### Data
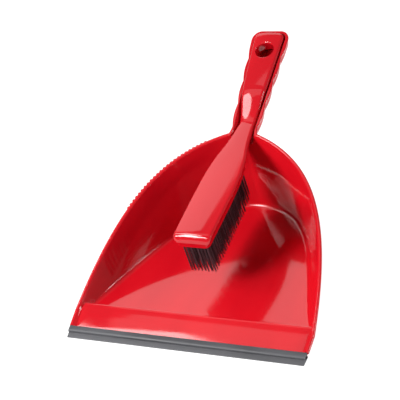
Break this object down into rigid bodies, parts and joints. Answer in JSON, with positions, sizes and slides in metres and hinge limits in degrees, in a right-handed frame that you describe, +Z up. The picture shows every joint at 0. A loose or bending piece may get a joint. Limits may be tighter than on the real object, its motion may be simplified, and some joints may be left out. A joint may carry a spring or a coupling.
{
  "type": "dust pan and brush set",
  "caption": "Dust pan with a soft lip strip and a hollow handle, and a hand brush whose grip nests in that handle.",
  "frame": {"origin": "on the floor, under the middle of the set's length and width", "axes": "+X across the pan, +Y from the lip to the end of the handle, +Z up"},
  "size_m": [0.232, 0.2964, 0.1235],
  "materials": {
    "red_plastic": "glossy injection moulded",
    "lip_rubber": "matte soft",
    "bristle": "fine drawn filament"
  },
  "bodies": {
    "pan": {"pan_body": "red_plastic", "lip_strip": "lip_rubber"},
    "brush": {"brush_shell": "red_plastic", "tuft_block": "red_plastic", "tuft_row_01": "bristle", "tuft_row_02": "bristle", "tuft_row_03": "bristle", "tuft_row_04": "bristle", "tuft_row_05": "bristle", "tuft_row_06": "bristle", "tuft_row_07": "bristle", "tuft_row_08": "bristle", "tuft_row_09": "bristle", "tuft_row_10": "bristle", "tuft_row_11": "bristle", "tuft_row_12": "bristle", "tuft_row_13": "bristle", "tuft_row_14": "bristle", "tuft_row_15": "bristle", "tuft_row_16": "bristle", "tuft_row_17": "bristle", "tuft_row_18": "bristle", "tuft_row_19": "bristle", "tuft_row_20": "bristle", "tuft_row_21": "bristle", "tuft_row_22": "bristle", "tuft_row_23": "bristle", "tuft_row_24": "bristle", "tuft_row_25": "bristle", "tuft_row_26": "bristle", "tuft_row_27": "bristle", "tuft_row_28": "bristle"}
  },
  "joints": [
    {"name": "brush_lift", "type": "slide", "parent": "pan", "child": "brush", "axis": [0, -0.3827, 0.9239], "range_m": [0, 0.1]}
  ]
}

### Task brief
Note every line above where the string "joints" shows up, and copy those lines.

### Output
Break this object down into rigid bodies, parts and joints. Answer in JSON, with positions, sizes and slides in metres and hinge limits in degrees, in a right-handed frame that you describe, +Z up. The picture shows every joint at 0. A loose or bending piece may get a joint. Limits may be tighter than on the real object, its motion may be simplified, and some joints may be left out. A joint may carry a spring or a coupling.
  "joints": [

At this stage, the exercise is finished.